Please help me understand the nature of electricity and particle behavior I am trying to understand how electricity works on quantum level. Precisely how is energy actually transferred from generator to the consumer.
Here is what I managed to understand so far by reading Wikipedia and some articles online:
Electrons inside the conductor have gravitational like forces of attraction to protons and repulsion to each other. The electromagnetic field created by the generator moves the closest electrons inside the conductor, they in turn move closer to the other electrons which forces those electrons to move away and thus a chain reaction starts in the entire length of the conductor. As all these electron move through the wire they create an electromagnetic field which is directional  along the conductor from the generator to the consumer. The waves of this electromagnetic field carry the electric energy.
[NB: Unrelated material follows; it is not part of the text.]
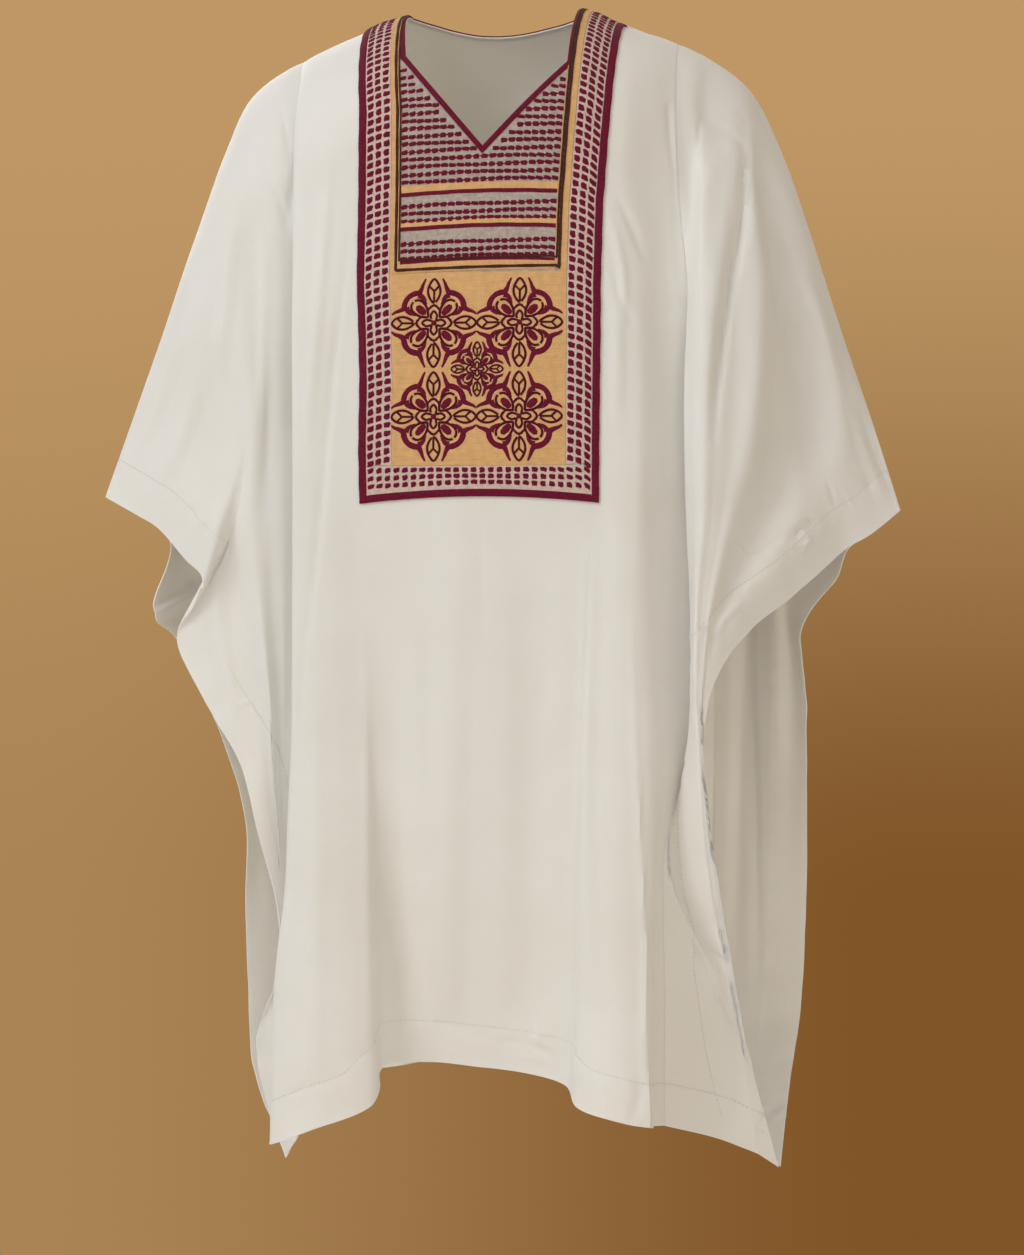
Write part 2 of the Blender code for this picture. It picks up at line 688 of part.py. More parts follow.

Each stationary electron has an electric field around it. As the electron moves it also creates a magnetic field. Both of these fields combine into electromagnetic field which propagates in a wave like pattern in all directions. Sort of like a pulsating sphere? Since all these electrons are constantly on the move in random directions their collective EM field summarized as an uniform field around the object with waves emanating away from the object. As soon as electrons start to move in one direction the EM field waves start moving in the same direction as the electrons.
The EM field consists of individual photons traveling from one electron to another. If a photon bumps into an electron it gives momentum and electron loses its orbit and starts to move. If a moving electron (e1) comes close to another electron (e2) the first one (e1) is stopped by the repulsion force and its photons escape to the second electron (e2) witch in turn also obtains momentum and starts to move. If a moving electron is caught by a proton and settled on an orbit it photons escape in random directions creating light and heat (resistance). At the same time some photons also travel on the outside of the electrons in a uniform direction as a part of the EM field in a wave like pulse.
I think my understanding above is wrong in some way. I would appreciate if you could point out my mistakes and give advise as to what I could read to get a clearer picture. Preferably something simplistic without math formulas.
Thank you!
 A: One big problem with the description that you gave is that it relies on photons, which may be useful for understanding electromagnetic waves and very high-frequency circuits, but they are useless for understanding a simple direct current circuit. (The photons at DC would have no energy).
To get a good understanding of energy transfer in simple DC circuits it is best to completely avoid the concepts of electrons and photons entirely. Those are fundamentally quantum mechanical concepts, and until you are ready to dive into the deep mathematics of quantum mechanics you will not be able to treat them as they actually are, but instead just work with a cartoonish misunderstanding of them.
So, classically the key to understanding energy transfer in electrical circuits is the Poynting vector and Poynting's theorem. This says that energy flows in a direction that is perpendicular to both the E field and the B field as given by $\vec S = \frac{1}{\mu_0} \vec E \times \vec B$. This is shown for a simple circuit in the following image:

Note that energy flows through the fields, and is actually transported to the load outside of the wires. Inside the wire, the E field is along the wire and the B field is circumferential. So by Poynting's theorem, inside the wire the energy is actually transported radially inward i.e. the resistive losses in the wires. The energy that goes to the load does so outside the wire.